### What is needed
Your task is to copy the lines between the line containing "add_capitals()" and the line containing "obj.parent = None", counting both of those lines, and to emit nothing more.

· · · · · · ·

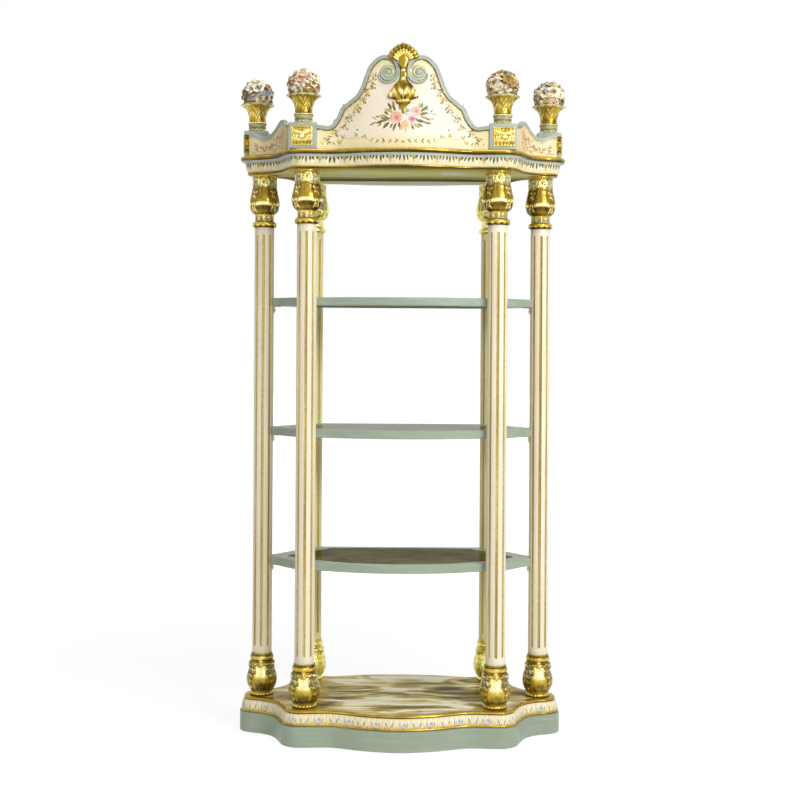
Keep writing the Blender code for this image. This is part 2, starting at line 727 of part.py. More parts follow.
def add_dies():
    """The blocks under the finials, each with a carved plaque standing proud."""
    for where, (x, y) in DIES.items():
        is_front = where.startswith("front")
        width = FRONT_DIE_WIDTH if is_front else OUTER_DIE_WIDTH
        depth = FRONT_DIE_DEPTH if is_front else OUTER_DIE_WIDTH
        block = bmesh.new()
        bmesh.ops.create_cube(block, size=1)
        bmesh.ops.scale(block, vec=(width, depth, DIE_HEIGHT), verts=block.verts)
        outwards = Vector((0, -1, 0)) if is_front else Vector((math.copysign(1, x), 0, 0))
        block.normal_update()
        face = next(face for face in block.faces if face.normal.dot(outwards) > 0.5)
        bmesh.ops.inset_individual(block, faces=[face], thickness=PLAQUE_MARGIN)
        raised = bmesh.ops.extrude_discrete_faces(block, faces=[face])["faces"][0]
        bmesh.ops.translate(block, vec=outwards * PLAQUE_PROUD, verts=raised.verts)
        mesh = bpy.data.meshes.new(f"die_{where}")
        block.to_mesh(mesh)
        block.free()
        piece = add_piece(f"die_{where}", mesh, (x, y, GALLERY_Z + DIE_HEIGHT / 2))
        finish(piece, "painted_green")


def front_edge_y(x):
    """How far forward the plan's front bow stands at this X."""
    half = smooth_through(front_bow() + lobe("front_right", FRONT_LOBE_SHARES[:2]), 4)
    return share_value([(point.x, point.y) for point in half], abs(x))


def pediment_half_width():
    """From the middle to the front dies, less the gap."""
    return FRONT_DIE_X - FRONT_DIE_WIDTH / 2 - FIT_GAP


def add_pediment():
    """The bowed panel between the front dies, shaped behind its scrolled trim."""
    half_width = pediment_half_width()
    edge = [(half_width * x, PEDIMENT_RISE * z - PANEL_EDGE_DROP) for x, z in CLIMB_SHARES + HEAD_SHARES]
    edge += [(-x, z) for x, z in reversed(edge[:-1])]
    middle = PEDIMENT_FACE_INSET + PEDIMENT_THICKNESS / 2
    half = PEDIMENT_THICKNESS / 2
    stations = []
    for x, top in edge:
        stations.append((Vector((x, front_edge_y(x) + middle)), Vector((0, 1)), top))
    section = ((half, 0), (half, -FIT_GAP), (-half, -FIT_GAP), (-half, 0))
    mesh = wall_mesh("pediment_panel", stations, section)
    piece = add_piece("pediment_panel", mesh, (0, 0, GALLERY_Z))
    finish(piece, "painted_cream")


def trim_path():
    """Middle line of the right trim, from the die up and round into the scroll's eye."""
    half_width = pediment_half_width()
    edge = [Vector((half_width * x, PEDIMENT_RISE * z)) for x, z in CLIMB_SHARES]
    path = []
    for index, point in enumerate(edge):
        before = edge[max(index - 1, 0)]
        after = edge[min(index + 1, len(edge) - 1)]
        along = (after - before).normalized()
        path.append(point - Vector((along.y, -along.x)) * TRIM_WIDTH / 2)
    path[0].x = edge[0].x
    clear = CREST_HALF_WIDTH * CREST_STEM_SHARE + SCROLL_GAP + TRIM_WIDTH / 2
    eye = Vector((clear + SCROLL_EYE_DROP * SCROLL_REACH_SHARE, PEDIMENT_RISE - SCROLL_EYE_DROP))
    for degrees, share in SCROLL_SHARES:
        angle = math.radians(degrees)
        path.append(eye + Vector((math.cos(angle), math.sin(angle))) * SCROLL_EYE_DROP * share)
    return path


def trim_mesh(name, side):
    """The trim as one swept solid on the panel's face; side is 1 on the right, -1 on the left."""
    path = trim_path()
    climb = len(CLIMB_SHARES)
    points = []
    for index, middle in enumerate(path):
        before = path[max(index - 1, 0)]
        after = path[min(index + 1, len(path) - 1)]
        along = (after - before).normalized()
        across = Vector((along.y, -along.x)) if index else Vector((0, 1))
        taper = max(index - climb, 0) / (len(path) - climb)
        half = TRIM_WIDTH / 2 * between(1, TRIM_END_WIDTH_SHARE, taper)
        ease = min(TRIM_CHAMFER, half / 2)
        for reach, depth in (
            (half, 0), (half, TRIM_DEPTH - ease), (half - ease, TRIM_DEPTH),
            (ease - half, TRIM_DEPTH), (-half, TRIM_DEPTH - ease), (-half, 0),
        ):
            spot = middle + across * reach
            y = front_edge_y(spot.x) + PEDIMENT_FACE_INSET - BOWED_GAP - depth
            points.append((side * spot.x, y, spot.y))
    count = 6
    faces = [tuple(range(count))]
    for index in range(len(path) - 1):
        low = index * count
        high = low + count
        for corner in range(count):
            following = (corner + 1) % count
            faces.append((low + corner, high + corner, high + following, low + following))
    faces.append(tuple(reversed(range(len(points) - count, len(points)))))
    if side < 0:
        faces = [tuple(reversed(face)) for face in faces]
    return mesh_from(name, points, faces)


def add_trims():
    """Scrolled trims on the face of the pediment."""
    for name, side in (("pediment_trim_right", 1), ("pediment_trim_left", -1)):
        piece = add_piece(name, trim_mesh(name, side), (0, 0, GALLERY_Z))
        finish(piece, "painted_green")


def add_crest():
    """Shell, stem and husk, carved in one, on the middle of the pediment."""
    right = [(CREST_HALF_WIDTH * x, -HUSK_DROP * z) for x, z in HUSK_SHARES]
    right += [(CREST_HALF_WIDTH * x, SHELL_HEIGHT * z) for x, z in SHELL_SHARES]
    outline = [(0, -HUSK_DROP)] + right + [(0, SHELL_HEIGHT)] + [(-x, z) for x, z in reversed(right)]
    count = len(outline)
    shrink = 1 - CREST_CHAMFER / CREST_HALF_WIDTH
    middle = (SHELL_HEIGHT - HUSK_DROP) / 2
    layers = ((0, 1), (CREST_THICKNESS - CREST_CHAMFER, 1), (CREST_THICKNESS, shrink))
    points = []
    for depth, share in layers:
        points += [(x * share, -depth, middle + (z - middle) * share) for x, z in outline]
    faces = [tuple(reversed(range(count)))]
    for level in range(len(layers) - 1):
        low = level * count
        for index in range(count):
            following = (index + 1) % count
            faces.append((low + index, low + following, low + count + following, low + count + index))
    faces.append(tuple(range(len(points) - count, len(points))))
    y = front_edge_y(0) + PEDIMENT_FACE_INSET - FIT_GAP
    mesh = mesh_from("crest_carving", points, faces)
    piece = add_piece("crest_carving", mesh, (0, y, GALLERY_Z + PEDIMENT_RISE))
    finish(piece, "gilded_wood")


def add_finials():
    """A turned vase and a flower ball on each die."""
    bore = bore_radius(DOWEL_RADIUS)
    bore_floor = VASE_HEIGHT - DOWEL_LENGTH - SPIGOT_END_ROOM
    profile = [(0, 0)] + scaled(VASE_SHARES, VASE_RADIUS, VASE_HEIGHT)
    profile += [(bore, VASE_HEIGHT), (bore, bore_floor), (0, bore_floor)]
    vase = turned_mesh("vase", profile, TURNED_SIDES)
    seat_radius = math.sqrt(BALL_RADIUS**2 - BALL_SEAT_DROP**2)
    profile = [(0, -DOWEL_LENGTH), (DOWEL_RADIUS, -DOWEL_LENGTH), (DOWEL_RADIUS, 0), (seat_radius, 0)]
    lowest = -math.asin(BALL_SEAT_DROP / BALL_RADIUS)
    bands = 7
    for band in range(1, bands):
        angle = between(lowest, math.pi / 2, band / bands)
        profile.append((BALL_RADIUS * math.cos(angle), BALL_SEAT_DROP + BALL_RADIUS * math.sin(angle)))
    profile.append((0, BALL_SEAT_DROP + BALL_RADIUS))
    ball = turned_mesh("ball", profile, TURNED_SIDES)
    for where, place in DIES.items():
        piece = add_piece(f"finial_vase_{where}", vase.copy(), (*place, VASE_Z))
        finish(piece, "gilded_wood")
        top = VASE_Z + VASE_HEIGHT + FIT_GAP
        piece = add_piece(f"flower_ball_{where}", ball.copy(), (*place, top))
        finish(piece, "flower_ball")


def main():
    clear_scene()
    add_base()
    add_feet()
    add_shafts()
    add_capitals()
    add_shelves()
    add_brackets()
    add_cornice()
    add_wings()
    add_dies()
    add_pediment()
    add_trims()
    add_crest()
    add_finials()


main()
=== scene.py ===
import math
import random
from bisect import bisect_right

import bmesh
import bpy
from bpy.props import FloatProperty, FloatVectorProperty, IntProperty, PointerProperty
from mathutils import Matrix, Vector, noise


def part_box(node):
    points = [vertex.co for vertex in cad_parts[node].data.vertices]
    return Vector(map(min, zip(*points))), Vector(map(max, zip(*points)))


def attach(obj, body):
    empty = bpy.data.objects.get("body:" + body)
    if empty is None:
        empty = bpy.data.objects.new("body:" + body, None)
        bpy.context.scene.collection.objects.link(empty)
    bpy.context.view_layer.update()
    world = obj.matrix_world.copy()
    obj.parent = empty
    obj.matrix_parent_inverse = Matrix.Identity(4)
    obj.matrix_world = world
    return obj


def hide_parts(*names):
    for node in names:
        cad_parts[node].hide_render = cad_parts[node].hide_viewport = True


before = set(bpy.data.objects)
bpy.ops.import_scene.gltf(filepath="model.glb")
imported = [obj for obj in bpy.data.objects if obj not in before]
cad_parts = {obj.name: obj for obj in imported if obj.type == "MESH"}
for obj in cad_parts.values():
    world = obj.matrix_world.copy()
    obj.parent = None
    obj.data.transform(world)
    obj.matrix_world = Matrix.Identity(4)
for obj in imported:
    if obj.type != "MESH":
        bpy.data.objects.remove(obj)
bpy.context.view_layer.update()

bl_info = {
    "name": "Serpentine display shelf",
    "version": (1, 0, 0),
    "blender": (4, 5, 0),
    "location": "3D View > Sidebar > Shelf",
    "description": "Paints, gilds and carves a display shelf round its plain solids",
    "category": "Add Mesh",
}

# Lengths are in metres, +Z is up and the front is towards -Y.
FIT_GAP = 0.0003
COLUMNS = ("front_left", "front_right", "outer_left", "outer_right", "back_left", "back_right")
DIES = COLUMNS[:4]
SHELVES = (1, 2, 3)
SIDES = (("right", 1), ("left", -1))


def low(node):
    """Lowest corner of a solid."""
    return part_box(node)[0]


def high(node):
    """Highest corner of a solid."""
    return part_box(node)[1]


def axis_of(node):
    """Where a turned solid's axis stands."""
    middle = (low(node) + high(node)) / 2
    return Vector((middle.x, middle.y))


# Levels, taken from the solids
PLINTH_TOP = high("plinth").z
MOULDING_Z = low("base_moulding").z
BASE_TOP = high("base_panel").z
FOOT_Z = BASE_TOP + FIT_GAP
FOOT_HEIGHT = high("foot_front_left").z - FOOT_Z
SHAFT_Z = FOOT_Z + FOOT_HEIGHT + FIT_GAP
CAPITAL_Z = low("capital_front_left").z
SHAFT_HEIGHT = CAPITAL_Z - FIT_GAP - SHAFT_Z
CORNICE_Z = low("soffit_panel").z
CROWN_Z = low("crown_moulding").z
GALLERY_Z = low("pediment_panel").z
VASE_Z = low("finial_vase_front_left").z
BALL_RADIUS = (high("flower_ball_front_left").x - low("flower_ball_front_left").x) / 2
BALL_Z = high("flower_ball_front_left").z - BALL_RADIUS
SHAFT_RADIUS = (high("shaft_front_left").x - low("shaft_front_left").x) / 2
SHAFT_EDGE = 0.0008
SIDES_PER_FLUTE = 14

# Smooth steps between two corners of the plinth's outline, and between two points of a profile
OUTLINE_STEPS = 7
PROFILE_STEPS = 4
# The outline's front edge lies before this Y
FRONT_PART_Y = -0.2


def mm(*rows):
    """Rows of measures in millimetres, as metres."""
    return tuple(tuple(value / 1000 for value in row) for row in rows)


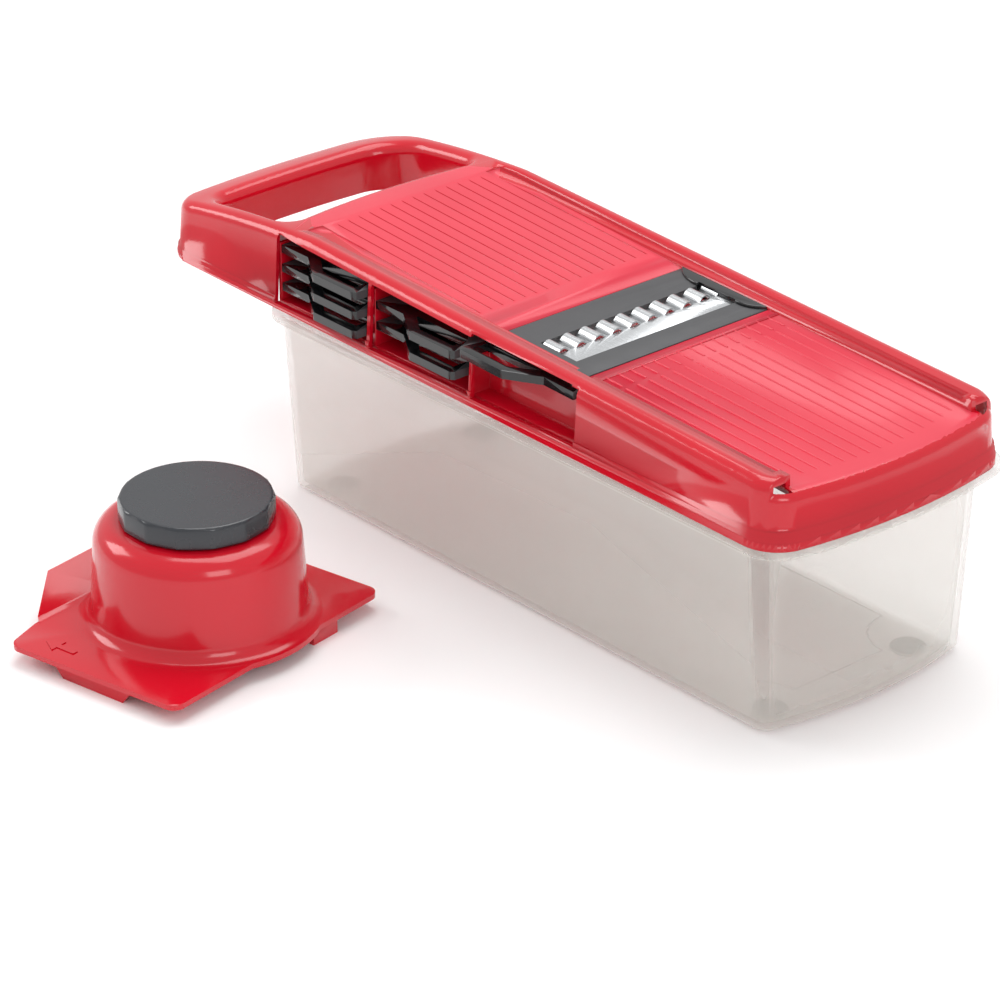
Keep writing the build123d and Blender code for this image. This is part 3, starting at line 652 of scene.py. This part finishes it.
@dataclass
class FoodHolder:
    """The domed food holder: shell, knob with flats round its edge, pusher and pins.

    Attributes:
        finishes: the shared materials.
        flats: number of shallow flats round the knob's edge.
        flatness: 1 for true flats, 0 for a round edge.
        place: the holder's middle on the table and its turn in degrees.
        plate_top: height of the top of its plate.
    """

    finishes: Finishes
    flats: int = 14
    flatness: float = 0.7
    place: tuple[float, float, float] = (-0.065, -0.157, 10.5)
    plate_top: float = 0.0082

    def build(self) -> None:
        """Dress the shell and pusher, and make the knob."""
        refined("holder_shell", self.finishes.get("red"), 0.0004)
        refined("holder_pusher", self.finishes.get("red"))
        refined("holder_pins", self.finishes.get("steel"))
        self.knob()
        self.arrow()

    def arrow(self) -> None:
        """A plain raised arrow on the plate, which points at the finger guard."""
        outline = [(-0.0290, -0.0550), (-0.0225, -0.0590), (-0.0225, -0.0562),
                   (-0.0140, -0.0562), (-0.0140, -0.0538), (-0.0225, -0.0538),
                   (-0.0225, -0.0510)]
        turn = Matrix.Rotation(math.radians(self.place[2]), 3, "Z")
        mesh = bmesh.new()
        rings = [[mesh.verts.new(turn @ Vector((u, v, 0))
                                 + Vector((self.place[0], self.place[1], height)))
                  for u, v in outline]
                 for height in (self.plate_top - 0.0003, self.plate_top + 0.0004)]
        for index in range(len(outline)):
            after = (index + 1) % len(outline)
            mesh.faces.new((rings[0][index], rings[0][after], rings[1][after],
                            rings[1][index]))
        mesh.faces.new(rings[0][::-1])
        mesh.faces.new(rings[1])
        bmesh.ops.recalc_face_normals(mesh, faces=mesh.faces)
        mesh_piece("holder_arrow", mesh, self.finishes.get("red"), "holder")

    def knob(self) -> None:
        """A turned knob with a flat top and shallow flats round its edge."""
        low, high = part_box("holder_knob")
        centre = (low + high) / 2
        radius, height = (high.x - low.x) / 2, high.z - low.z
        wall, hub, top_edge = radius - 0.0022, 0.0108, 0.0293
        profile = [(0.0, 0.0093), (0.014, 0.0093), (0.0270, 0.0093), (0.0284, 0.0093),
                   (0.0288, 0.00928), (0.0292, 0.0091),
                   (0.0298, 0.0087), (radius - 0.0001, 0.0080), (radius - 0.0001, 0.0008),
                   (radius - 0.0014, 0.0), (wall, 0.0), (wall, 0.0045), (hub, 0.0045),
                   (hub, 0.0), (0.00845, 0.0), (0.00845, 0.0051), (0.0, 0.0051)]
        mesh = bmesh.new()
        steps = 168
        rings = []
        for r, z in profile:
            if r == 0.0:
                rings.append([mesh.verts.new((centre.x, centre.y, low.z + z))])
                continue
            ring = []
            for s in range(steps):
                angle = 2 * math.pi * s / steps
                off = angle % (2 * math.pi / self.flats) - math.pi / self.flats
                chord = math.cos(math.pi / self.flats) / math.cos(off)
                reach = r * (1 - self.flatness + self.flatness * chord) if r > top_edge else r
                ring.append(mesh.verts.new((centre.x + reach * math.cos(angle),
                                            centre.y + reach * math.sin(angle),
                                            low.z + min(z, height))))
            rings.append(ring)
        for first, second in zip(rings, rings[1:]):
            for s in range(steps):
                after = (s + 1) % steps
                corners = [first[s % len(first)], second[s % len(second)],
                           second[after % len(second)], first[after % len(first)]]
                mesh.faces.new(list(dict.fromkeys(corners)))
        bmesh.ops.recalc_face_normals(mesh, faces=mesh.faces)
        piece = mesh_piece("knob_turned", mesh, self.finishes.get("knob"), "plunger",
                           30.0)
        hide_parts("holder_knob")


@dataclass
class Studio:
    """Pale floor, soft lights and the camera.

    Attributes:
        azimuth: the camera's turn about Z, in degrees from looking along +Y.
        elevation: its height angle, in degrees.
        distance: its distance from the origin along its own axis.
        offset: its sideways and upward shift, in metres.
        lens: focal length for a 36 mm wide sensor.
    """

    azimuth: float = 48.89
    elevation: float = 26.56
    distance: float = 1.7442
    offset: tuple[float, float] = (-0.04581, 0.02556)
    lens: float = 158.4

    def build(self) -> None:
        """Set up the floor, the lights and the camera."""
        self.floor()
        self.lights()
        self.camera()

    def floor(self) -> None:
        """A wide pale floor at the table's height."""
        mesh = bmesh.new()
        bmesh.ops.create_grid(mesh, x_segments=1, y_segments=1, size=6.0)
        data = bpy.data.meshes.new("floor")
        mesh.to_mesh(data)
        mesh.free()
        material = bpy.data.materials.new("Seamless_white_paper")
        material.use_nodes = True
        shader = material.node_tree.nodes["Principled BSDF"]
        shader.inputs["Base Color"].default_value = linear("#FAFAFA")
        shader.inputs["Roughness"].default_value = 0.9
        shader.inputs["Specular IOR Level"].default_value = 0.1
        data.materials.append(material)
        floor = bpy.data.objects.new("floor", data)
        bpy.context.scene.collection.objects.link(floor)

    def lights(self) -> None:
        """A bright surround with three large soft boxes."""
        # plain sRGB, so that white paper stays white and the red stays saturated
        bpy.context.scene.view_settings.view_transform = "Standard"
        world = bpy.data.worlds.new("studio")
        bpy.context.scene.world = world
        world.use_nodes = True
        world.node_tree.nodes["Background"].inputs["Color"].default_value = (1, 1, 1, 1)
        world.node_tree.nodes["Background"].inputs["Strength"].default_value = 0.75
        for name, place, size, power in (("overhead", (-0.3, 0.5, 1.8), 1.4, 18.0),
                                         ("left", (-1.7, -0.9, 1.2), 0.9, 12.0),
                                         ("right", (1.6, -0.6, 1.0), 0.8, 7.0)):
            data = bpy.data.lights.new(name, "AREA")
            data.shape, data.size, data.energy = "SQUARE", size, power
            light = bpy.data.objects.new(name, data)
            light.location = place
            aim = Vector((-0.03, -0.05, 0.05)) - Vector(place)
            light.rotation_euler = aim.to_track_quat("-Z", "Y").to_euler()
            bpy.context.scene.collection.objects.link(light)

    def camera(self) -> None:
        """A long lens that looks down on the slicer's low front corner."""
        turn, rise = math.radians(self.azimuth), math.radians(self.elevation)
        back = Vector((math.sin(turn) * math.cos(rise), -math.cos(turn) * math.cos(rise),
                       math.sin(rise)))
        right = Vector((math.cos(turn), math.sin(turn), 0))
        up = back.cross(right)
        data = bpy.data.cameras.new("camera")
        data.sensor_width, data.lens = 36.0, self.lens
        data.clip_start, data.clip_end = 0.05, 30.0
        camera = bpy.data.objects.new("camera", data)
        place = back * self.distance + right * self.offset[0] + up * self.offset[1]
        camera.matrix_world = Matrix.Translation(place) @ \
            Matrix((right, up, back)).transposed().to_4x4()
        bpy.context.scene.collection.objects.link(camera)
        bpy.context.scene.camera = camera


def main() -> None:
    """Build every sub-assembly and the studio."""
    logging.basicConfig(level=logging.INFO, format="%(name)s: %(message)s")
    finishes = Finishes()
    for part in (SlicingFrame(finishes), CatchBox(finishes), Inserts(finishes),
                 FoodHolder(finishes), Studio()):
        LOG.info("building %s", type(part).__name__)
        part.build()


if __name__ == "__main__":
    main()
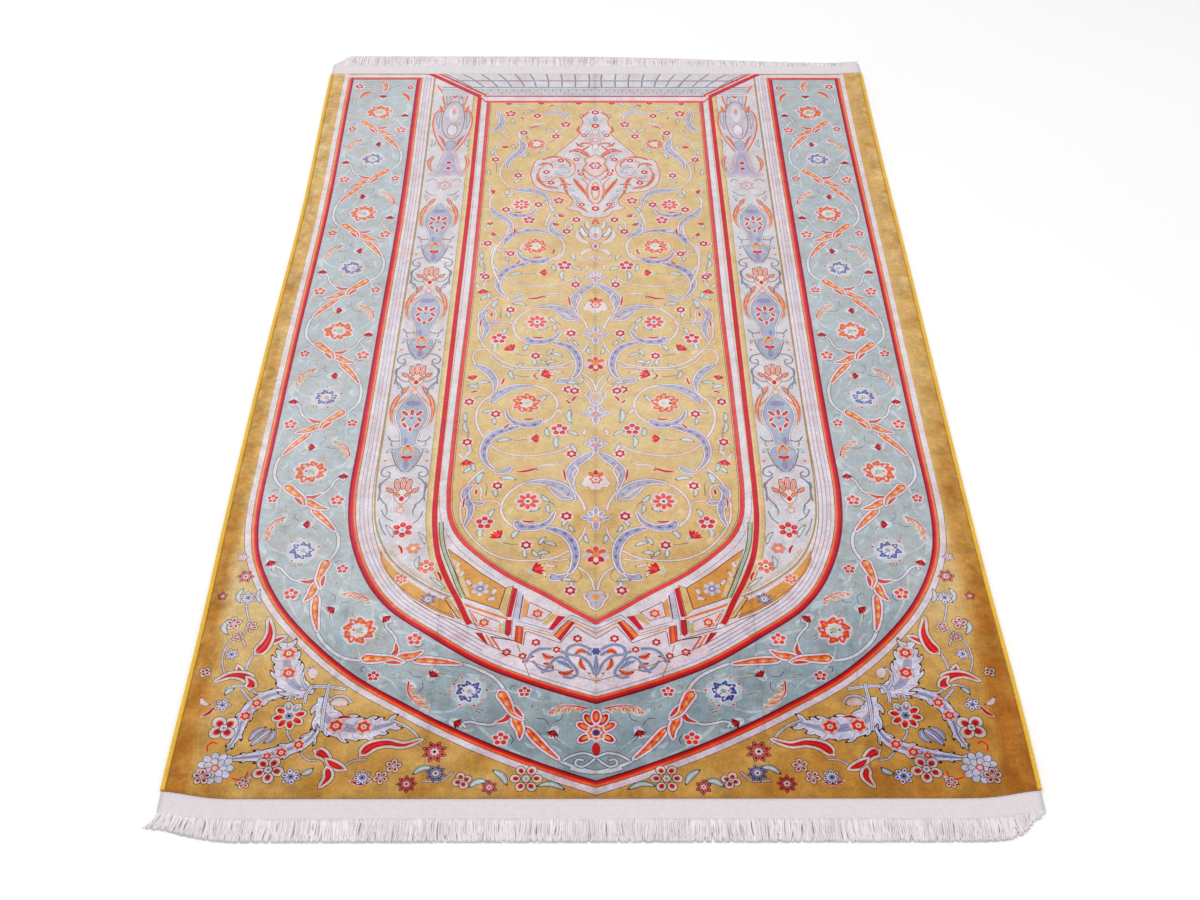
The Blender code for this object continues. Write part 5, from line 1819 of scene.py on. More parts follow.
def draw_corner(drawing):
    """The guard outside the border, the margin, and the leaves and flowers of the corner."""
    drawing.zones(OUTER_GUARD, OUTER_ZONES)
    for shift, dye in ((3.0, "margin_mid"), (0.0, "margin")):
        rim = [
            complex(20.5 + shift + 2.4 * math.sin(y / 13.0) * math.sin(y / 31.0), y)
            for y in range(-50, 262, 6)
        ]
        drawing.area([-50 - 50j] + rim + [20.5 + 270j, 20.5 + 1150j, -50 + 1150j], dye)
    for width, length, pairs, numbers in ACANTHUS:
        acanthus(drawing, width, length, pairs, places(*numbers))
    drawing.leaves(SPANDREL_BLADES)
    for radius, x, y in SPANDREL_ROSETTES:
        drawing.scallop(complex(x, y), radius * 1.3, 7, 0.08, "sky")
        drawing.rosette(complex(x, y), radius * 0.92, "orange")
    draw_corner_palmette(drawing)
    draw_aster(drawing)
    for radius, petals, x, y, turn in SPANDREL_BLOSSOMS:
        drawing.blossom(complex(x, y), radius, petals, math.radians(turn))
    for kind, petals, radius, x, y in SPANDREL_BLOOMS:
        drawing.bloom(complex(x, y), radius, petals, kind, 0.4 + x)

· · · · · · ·

### Solution to this exercise
    add_capitals()
    add_shelves()
    add_brackets()
    add_cornice()
    add_wings()
    add_dies()
    add_pediment()
    add_trims()
    add_crest()
    add_finials()


main()
=== scene.py ===
import math
import random
from bisect import bisect_right

import bmesh
import bpy
from bpy.props import FloatProperty, FloatVectorProperty, IntProperty, PointerProperty
from mathutils import Matrix, Vector, noise


def part_box(node):
    points = [vertex.co for vertex in cad_parts[node].data.vertices]
    return Vector(map(min, zip(*points))), Vector(map(max, zip(*points)))


def attach(obj, body):
    empty = bpy.data.objects.get("body:" + body)
    if empty is None:
        empty = bpy.data.objects.new("body:" + body, None)
        bpy.context.scene.collection.objects.link(empty)
    bpy.context.view_layer.update()
    world = obj.matrix_world.copy()
    obj.parent = empty
    obj.matrix_parent_inverse = Matrix.Identity(4)
    obj.matrix_world = world
    return obj


def hide_parts(*names):
    for node in names:
        cad_parts[node].hide_render = cad_parts[node].hide_viewport = True


before = set(bpy.data.objects)
bpy.ops.import_scene.gltf(filepath="model.glb")
imported = [obj for obj in bpy.data.objects if obj not in before]
cad_parts = {obj.name: obj for obj in imported if obj.type == "MESH"}
for obj in cad_parts.values():
    world = obj.matrix_world.copy()
    obj.parent = None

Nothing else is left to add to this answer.